Caption: Robert, Dr. Sinead Waters and Dr. Changxi Li at National University of Ireland, Galway
Robert has visited Ireland twice for his project, first in 2016 and again in 2018 with Dr. Li to enhance the joint research activities. During the 2018 visit, the pair presented at the National University of Ireland, Galway, and at Grange(see below). Robert’s Irish co-supervisor, Dr. Waters, is expected to visit Canada as part of the exchange.In 2017, Gentec hosted Teagasc’s Tara Carthy, who was working with Gentec’s Dr. Paul Stothard to identify structural variants in the bovine genome associated with important economic traits.
In Ireland, Robert worked at theAnimal Bioscience Research Centre Grange, one of the world’s leading beef production research facilities, outside a small heritage town called Trim in County Meath.
“Ireland really is as green as they say,” he winces. “It rains several times every day. It’s vital to carry an umbrella but it’s not always useful because of the strong winds.”
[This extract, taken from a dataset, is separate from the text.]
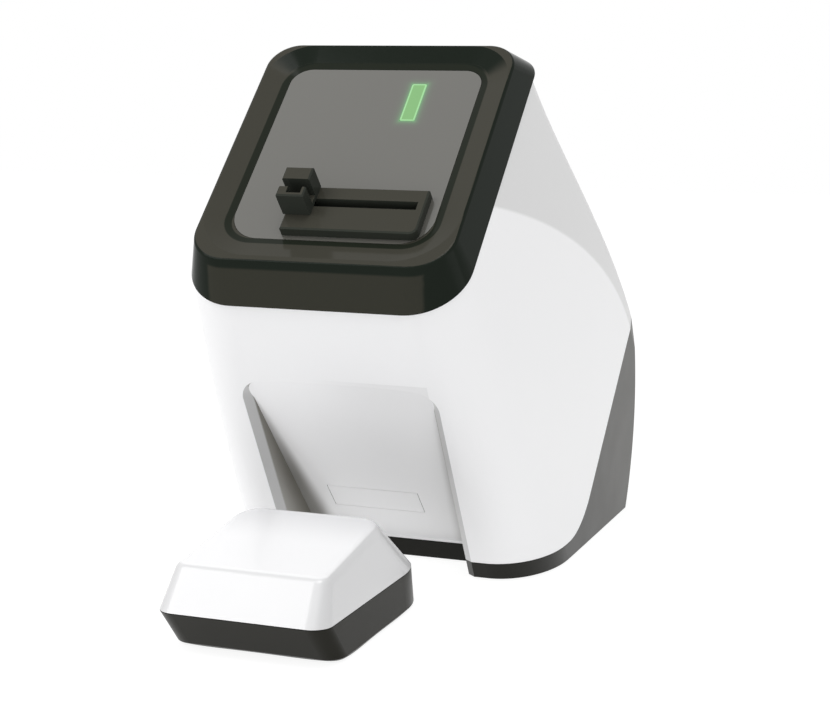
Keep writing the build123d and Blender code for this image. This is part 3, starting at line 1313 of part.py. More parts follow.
def power_inlet():
    """Low voltage socket with a centre pin."""
    face = RECESS_FLOOR_Y + CONNECTOR_PLATE_THICK
    half = INLET_SIZE / 2
    y = (BOARD_Y + BOARD_THICK, RECESS_FLOOR_Y)
    body = world_box((INLET_X - half, INLET_X + half), y, (INLET_Z - half, INLET_Z + half))
    body += y_rod(INLET_X, INLET_Z, INLET_RADIUS, (RECESS_FLOOR_Y - 1, face + 1))
    body -= y_rod(INLET_X, INLET_Z, INLET_BORE, (face - INLET_DEEP, face + 2))
    return body + y_rod(INLET_X, INLET_Z, INLET_PIN, (face - INLET_DEEP - 1, face))


def network_port():
    """Square network socket."""
    face = RECESS_FLOOR_Y + CONNECTOR_PLATE_THICK + PORT_PROUD
    body = world_box(PORT_X, (BOARD_Y + BOARD_THICK, face), PORT_Z)
    wall = PORT_WALL
    x = (PORT_X[0] + 2 * wall, PORT_X[1] - 2 * wall)
    body -= world_box(x, (face - PORT_DEPTH, FAR), (PORT_Z[0] + 2 * wall, PORT_Z[1] - wall))
    step = PORT_LATCH / 2
    latch_z = (PORT_Z[0] + wall, PORT_Z[1] - wall)
    return body - world_box((-step, step), (face - PORT_DEPTH, FAR), latch_z)


def switch_block(grow, y):
    """Plain block with the outline of the power switch."""
    x = (SWITCH_X - SWITCH_WIDTH / 2 - grow, SWITCH_X + SWITCH_WIDTH / 2 + grow)
    return world_box(x, y, (SWITCH_Z - SWITCH_HEIGHT / 2 - grow, SWITCH_Z + SWITCH_HEIGHT / 2 + grow))


def switch_frame():
    """Body of the power switch with the well that the rocker tips in."""
    face = RECESS_FLOOR_Y + CONNECTOR_PLATE_THICK
    body = switch_block(0.0, (SWITCH_BODY_Y, face))
    body += switch_block(SWITCH_FLANGE, (face, face + SWITCH_FLANGE_THICK))
    body -= switch_block(-SWITCH_WALL, (ROCKER_PIVOT_Y - SWITCH_WELL, FAR))
    pivot = (SWITCH_X - SWITCH_WIDTH / 2 + 0.4, SWITCH_X + SWITCH_WIDTH / 2 - 0.4)
    return body - x_rod(pivot, ROCKER_PIVOT_Y, SWITCH_Z, ROCKER_STUB_RADIUS + RUN_FIT)


def x_rod(x, y, z, radius):
    """Round bar along X between two values of x."""
    return Pos((x[0] + x[1]) / 2, y, z) * Rot(0, 90, 0) * Cylinder(radius, x[1] - x[0])


def power_rocker():
    """Rocker of the power switch, tipped to its off side."""
    half = ROCKER_HALF
    points = [(ROCKER_FACE, half), (ROCKER_VALLEY, 0), (ROCKER_FACE, -half)]
    points += [(-ROCKER_BACK, -half), (-ROCKER_BACK, half)]
    x = (SWITCH_X - ROCKER_WIDTH / 2, SWITCH_X + ROCKER_WIDTH / 2)
    block = side_slab(points, x)
    block += x_rod((x[0] - ROCKER_STUB, x[1] + ROCKER_STUB), 0, 0, ROCKER_STUB_RADIUS)
    return Pos(0, ROCKER_PIVOT_Y, SWITCH_Z) * Rot(-ROCKER_TILT, 0, 0) * block


def base_screws():
    """Screws that join the base to the white shell from below."""
    screws = []
    for x, y, z in POST_PLACES:
        seat = z - SCREW_GRIP
        screw = post(x, y, HEAD_RADIUS, (seat - HEAD_HEIGHT, seat))
        screw += post(x, y, SHANK_RADIUS, (seat, z + SCREW_REACH))
        screws.append(screw)
        screws.append(mirror(screw, about=Plane.YZ))
    return Compound(children=screws)


def rubber_feet():
    """Four soft feet in shallow wells under the base."""
    feet = []
    for x, y in FOOT_PLACES:
        for side in (-x, x):
            foot = post(side, y, FOOT_RADIUS, (0, FOOT_HEIGHT + FOOT_SINK))
            feet.append(foot)
    return Compound(children=feet)


def box_outline(width, y, front_radius, run, rise):
    """Plan of the collector box: round front corners and long drawn-in rear corners."""
    half = width / 2
    low, high = y
    side = half - front_radius
    edges = [Line((-side, low), (side, low))]
    edges.append(CenterArc((side, low + front_radius), front_radius, -90, 90))
    edges.append(Line((half, low + front_radius), (half, high - rise)))
    turn = half - run
    edges.append(EllipticalCenterArc((turn, high - rise), run, rise, start_angle=0, arc_size=90))
    edges.append(Line((turn, high), (-turn, high)))
    edges.append(EllipticalCenterArc((-turn, high - rise), run, rise, start_angle=90, arc_size=90))
    edges.append(Line((-half, high - rise), (-half, low + front_radius)))
    edges.append(CenterArc((-side, low + front_radius), front_radius, 180, 90))
    return make_face(edges)


def box_face(width, y, inset, z):
    """Level section of the collector box at a height, drawn in by an inset."""
    limits = (y[0] + inset, y[1] - inset)
    front = BOX_CORNER - inset
    outline = box_outline(width - 2 * inset, limits, front, BOX_REAR_RUN - inset, BOX_REAR_RISE - inset)
    return Plane(origin=(0, 0, z)) * outline


def tray_form(inset, foot):
    """Outer form of the collector's tray, or its inside when drawn in."""
    share = foot / BOX_SEAM_Z
    width = BOX_FOOT_WIDTH + (BOX_WIDTH - BOX_FOOT_WIDTH) * share
    y = [low + (high - low) * share for low, high in zip(BOX_FOOT_Y, BOX_Y)]
    top = box_face(BOX_WIDTH, BOX_Y, inset, BOX_SEAM_Z)
    return loft([box_face(width, y, inset, foot), top], ruled=True)


def collector_base():
    """Dark tray of the collector box."""
    tray = tray_form(0.0, 0.0)
    tray = chamfer(tray.faces().sort_by(Axis.Z)[0].edges(), TRAY_BEVEL)
    return tray - tray_form(BOX_WALL, BOX_WALL)


def lid_form(inset, seam):
    """Outer form of the collector's lid, or its inside when drawn in."""
    front_y, front_z = LID_TOP_FRONT
    rear_y, rear_z = LID_TOP_REAR
    tip = math.atan2(rear_z - front_z, rear_y - front_y)
    reach = math.hypot(rear_y - front_y, rear_z - front_z) / 2 - inset
    middle = Vector(0, (front_y + rear_y) / 2, (front_z + rear_z) / 2)
    normal = Vector(0, -math.sin(tip), math.cos(tip))
    plane = Plane(origin=middle - normal * inset, x_dir=(1, 0, 0), z_dir=normal)
    run, rise = LID_REAR_RUN - inset, LID_REAR_RISE - inset
    outline = box_outline(LID_TOP_WIDTH - 2 * inset, (-reach, reach), LID_TOP_CORNER - inset, run, rise)
    return loft([box_face(BOX_WIDTH, BOX_Y, inset, seam), plane * outline], ruled=True)


def lid_skirt(seam):
    """Rim under the lid that locates it inside the tray."""
    inset = BOX_WALL + SEAT_GAP + SKIRT_GAP / 2
    y = (BOX_Y[0] + LID_SKIRT, BOX_Y[1])
    outer = extrude(box_face(BOX_WIDTH, y, inset, seam + 1), amount=-LID_SKIRT - 1)
    return outer - extrude(box_face(BOX_WIDTH, y, inset + BOX_WALL, seam + 2), amount=-LID_SKIRT - 3)


def collector_lid():
    """White lid of the collector box with the plate mouth in its sloping rear."""
    seam = BOX_SEAM_Z + BOX_SEAM_GAP
    lid = lid_form(0.0, seam)
    lid = fillet(lid.faces().sort_by(Axis.Z)[-1].edges(), LID_EDGE_RADIUS)
    lid = lid - lid_form(BOX_WALL, seam) + lid_skirt(seam)
    half = BOX_MOUTH_WIDTH / 2
    return lid - world_box((-half, half), (LID_TOP_REAR[0] + LID_EDGE_RADIUS, FAR), BOX_MOUTH_Z)


def collector_pad():
    """Foam sheet that softens a plate's landing."""
    half = PAD_WIDTH / 2
    return world_box((-half, half), PAD_Y, (BOX_WALL, BOX_WALL + PAD_THICK))


def all_parts():
    """Every node of the machine by name."""
    walls = cabinet_walls()
    parts = {"main_shell": main_shell(walls), "base_housing": base_housing(walls)}
    makers = [bezel, window_panel, status_light, status_led_board, slot_platform, plate_guide]
    makers += [guide_foot, guide_rail, entry_guide, light_seals, upper_end_plate, lower_end_plate]
    makers += [left_side_plate, right_side_plate, frame_screws, guide_rods, rod_clips, lead_screw]
    makers += [screw_bearings, carriage_nut, carriage_bushes, carriage, plate_bed, motor_bracket]
    makers += [stepper_motor, motor_shaft, motor_coupler, home_sensor, optics_bench, laser_mount]
    makers += [laser_module, laser_board, polygon_mirror, mirror_motor, scan_lens, lens_clamps]
    makers += [light_guide, detector_tube, detector_shield, detector_shelf, eraser_board]
    makers += [eraser_strip, exit_chute, main_board, board_chips, board_support, exit_flap]
    makers += [board_screws, connector_plate, power_inlet, network_port, switch_frame, power_rocker]
    makers += [base_screws, rubber_feet, collector_base, collector_lid, collector_pad]
    for maker in makers:
        parts[maker.__name__] = maker()
    return parts


os.makedirs("parts", exist_ok=True)
for name, shape in all_parts().items():
    export_step(shape, f"parts/{name}.step")
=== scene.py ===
import json
import math

import bpy
from mathutils import Matrix, Vector

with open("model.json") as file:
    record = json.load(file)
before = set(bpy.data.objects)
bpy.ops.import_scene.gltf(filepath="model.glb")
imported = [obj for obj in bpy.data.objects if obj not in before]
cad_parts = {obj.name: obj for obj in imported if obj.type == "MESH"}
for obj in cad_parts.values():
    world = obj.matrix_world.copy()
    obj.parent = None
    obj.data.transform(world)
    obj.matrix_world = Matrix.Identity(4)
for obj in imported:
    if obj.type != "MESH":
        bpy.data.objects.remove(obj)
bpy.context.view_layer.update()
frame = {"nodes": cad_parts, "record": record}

# Panel direction, repeated from the model: tilt back from the vertical and height of the window's foot
TILT = math.radians(46.3)
PANEL_Z = 0.1546

# Collector bay: half its width inside and at its lip, its rear wall and how far up the panel its roof lies
BAY_HALF = 0.0414
BAY_LIP_HALF = 0.0453
BAY_REAR = 0.0915
BAY_TOP = -0.0340
BAY_EDGE = 0.0004

# Painted shade on the bay's roof along its side walls: where it starts and grows, and how far it reaches
SHADE_START = 0.052
SHADE_SPREAD = 0.17
SHADE_LEAST = 0.001
SHADE_DEPTHS = (0.06, 0.13)
SHADE_REACH = (0.2, 0.8)
SHADE_STRENGTH = 0.85

# Painted darker reflection on the right part of the bay's roof
RIGHT_START = -0.02
RIGHT_END = 0.036
RIGHT_STRENGTH = 0.3

# Height over which the painted shade on the bay's side walls deepens toward the roof
WALL_FADE = 0.026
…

Similar to Gentec, the lab experience was all Robert could hope for. Cooperative and collaborative colleagues, unlimited access to lab tools and everything he might need to obtain reliable and reproducible results for the scientific community and industry. While there, Robert expanded on his social experience with visits to the pubs to see live bands, and watching Gaelic football. Such was the warm and welcoming working environment, that fellow students picked Robert up from his lodgings and brought him back—for which he was extremely grateful.
“The bus rarely runs on time and the frequency is very low,” he remembers. “So when it breaks down, I had to wait an hour for the next one.”
In terms of key points that might help other students decide where to study, Robert believes that Canada is a bit more student-friendly than Europe in terms of easily accessible healthcare, availability of student partner employment permits, availability of extra merit-based scholarships and affordable and efficient transportation through student passes. A major difference he highlights is the high cost of student accommodation in Canada compared to Europe.
Robert thanks Dr. Li and Dr. Waters, Teagasc, Alberta Innovates and the Department of Agricultural, Food & Nutritional Science at UAlberta for the wonderful opportunity of the Walsh Fellowship. He is already looking for a postdoc position for the fall.
“I’ve now lived out of my home country, Uganda, for more than 10 years in countries including Egypt for my undergrad, Sweden and the Netherlands for my MSc and now Canada for my PhD. So the next stop can be anywhere in the world. I’m open to suggestions.”